The possibility of non-disclosure under the Bill will only arise after seven years has passed without a further conviction when a sentence of imprisonment had been imposed or after at least five years in other cases. The Law Reform Commission's report examined this issue carefully and recommended the periods now proposed. There is a view across the House that this is an issue to which we can give attention on Committee Stage and there is certainly merit to the arguments concerning the timescale for the application of spent convictions.

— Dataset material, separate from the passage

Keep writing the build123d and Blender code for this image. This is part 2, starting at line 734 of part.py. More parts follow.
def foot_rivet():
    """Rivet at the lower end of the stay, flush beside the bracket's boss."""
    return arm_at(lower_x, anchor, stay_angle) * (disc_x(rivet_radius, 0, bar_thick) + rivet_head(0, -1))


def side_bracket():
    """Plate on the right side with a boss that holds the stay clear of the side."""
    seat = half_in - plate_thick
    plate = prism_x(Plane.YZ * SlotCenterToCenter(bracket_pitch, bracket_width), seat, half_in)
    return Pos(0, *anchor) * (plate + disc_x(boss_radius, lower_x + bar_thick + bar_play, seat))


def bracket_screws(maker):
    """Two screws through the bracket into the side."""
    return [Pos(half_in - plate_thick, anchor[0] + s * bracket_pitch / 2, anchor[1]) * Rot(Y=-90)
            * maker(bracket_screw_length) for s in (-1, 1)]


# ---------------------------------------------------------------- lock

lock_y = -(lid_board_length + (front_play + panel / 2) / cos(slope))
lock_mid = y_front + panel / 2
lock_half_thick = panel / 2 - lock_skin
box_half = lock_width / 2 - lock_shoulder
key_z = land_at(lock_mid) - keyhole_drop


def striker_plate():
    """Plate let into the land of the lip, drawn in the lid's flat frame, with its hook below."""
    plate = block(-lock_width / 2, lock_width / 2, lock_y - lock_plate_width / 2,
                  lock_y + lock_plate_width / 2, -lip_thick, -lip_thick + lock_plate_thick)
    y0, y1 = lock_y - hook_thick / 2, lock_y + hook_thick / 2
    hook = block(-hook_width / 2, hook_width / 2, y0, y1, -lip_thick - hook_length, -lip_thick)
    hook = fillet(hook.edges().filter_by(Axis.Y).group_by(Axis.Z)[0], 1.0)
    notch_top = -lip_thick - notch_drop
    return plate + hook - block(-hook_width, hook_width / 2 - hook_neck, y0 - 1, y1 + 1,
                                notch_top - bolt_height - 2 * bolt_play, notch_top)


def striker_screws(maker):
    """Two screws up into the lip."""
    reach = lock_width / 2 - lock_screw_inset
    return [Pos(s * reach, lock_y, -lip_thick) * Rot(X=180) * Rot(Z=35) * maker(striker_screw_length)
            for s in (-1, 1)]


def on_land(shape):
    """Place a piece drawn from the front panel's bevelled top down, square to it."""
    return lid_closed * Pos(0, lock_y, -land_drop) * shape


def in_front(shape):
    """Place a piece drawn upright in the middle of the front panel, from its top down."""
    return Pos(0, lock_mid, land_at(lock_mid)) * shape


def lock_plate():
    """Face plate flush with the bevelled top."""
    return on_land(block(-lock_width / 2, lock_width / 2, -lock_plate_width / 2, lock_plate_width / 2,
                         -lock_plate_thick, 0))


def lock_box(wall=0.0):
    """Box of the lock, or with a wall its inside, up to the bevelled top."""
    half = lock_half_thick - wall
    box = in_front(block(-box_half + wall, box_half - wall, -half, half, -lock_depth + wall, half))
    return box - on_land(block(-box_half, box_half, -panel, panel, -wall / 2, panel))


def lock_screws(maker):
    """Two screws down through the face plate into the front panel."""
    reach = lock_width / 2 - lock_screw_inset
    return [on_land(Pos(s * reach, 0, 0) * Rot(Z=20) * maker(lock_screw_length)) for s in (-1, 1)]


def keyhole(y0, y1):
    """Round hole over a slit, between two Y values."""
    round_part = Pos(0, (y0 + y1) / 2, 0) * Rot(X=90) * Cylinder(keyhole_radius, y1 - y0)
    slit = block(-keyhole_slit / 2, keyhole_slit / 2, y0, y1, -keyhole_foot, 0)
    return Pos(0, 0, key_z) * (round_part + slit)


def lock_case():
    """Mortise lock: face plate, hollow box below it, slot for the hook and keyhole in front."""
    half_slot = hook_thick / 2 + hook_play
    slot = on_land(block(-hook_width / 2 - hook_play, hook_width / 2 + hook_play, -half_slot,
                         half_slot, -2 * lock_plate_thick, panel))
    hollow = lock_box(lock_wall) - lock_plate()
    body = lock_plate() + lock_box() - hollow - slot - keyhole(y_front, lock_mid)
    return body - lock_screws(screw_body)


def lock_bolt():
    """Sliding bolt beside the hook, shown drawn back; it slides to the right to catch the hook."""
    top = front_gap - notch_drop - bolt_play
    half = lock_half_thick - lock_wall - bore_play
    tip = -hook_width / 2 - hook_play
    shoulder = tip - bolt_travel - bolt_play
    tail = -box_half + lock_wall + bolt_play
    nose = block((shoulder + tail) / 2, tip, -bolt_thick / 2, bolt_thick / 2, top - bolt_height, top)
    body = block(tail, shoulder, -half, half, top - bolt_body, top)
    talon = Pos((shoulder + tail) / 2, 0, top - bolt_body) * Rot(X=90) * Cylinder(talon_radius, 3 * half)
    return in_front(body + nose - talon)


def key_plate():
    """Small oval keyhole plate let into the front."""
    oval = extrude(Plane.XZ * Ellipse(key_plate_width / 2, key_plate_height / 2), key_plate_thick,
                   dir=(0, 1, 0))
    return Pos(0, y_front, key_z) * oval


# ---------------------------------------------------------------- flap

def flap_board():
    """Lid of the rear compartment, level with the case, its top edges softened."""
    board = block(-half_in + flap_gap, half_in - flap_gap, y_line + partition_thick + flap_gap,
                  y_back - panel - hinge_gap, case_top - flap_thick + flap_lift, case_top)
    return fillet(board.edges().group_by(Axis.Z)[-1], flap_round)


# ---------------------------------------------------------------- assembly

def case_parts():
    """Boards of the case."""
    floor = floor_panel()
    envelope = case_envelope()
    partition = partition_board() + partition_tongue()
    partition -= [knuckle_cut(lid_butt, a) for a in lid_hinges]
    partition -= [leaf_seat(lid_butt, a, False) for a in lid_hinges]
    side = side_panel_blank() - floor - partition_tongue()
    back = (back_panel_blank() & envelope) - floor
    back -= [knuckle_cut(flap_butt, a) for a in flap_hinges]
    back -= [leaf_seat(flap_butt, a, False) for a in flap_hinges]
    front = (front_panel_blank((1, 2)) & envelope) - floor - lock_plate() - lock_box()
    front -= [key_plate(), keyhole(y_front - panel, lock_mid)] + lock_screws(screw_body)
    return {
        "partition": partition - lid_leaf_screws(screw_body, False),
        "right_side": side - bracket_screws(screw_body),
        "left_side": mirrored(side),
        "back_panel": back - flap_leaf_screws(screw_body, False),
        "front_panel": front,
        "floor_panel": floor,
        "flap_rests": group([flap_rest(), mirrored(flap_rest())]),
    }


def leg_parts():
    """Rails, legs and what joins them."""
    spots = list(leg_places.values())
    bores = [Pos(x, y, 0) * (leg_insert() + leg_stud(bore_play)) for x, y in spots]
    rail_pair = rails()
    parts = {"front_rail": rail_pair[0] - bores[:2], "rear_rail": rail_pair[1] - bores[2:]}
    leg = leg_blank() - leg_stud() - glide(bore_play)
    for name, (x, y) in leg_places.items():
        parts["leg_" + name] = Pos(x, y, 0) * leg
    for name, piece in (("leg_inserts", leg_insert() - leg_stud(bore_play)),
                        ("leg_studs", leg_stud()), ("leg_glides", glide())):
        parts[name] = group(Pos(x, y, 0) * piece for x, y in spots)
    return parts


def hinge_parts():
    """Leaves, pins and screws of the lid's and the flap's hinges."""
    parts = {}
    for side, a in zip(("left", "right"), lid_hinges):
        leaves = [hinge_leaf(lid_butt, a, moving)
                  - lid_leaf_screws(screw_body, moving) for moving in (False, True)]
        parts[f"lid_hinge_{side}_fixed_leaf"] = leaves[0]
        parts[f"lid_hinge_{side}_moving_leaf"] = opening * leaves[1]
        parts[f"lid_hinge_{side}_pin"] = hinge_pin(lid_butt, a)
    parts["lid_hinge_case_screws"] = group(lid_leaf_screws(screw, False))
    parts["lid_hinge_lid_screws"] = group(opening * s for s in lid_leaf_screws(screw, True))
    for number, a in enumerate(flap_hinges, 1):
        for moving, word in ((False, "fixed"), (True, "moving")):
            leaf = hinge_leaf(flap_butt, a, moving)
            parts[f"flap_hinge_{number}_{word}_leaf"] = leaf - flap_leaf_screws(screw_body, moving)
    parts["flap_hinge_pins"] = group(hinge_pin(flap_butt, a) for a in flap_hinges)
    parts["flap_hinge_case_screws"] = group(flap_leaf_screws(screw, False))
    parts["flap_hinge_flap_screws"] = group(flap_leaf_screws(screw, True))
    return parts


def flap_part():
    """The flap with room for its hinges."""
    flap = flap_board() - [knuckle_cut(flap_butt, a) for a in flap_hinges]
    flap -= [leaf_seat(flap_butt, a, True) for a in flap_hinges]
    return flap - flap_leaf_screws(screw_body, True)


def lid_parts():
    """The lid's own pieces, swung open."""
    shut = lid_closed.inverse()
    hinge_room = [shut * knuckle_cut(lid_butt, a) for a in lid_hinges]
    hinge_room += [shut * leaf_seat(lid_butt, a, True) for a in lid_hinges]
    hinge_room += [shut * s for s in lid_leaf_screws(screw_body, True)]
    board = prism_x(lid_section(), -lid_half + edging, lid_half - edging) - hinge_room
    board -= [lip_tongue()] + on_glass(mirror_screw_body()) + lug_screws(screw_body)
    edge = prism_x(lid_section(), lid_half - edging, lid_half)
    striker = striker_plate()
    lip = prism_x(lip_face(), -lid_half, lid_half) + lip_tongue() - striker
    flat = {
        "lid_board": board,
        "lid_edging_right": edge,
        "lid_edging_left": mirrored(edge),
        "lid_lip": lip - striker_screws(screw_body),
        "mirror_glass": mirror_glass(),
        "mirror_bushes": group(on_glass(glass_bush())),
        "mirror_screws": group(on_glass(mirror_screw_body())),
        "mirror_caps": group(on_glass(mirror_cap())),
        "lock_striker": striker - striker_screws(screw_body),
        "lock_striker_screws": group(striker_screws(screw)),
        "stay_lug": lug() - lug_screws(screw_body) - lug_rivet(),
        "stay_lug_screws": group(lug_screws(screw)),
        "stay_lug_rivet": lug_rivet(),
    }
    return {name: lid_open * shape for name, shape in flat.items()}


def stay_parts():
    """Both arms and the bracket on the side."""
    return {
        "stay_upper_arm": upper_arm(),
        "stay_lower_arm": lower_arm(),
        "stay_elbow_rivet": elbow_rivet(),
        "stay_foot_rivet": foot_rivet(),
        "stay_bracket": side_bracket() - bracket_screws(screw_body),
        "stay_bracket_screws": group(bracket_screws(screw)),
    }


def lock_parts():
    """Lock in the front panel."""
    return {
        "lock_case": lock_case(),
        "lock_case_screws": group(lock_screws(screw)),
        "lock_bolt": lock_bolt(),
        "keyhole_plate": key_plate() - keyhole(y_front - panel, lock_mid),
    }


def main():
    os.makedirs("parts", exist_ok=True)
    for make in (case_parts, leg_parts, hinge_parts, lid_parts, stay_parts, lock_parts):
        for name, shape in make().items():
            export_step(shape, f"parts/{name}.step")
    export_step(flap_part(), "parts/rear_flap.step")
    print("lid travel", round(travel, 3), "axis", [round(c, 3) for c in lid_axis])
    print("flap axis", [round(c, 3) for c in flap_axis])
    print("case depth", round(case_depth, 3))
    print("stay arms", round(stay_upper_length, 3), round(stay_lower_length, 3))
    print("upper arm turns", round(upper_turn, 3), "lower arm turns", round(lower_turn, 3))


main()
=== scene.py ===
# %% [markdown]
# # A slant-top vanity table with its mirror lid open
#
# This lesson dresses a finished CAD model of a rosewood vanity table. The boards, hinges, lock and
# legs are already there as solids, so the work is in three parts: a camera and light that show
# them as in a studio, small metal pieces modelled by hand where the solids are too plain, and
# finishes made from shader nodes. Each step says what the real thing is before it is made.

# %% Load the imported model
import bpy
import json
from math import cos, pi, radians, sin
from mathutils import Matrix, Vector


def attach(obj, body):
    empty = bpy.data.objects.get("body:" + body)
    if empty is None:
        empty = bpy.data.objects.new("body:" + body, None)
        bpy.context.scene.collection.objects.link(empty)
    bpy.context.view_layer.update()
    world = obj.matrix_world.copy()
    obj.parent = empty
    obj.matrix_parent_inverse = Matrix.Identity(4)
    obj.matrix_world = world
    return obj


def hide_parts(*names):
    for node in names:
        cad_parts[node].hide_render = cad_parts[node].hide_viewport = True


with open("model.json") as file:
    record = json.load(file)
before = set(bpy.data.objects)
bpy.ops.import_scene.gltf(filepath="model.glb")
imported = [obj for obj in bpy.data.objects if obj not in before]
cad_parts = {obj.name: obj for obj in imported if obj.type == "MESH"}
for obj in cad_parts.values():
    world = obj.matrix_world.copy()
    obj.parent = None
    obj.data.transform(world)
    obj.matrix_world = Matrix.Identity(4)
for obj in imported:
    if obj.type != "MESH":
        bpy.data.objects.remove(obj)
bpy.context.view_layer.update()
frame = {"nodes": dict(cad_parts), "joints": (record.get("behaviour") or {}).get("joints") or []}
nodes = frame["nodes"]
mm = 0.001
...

The Bill sets out a number of exclusions in terms both of offences and certain employments. In the case of offences, convictions for sexual offences must always be disclosed. Similarly, convictions for offences reserved for trial by the Central Criminal Court must always be disclosed. These offences include rape and serious sexual assaults, as well as murder. As regards excluded employments, the Bill provides it should always be necessary to declare convictions when seeking employment in specified areas of employment. Section 5(2) of the Bill contains a list of such areas. Apart from the excluded employments, the Bill requires full disclosure of all convictions in certain other specified instances. Previous convictions are to be disclosed at the sentencing stage in criminal proceedings. There are many other circumstances where disclosure may be required, including court proceedings relating to adoption and guardianship of children, as well as cases in which a court considers disclosure is necessary to ensure justice is done.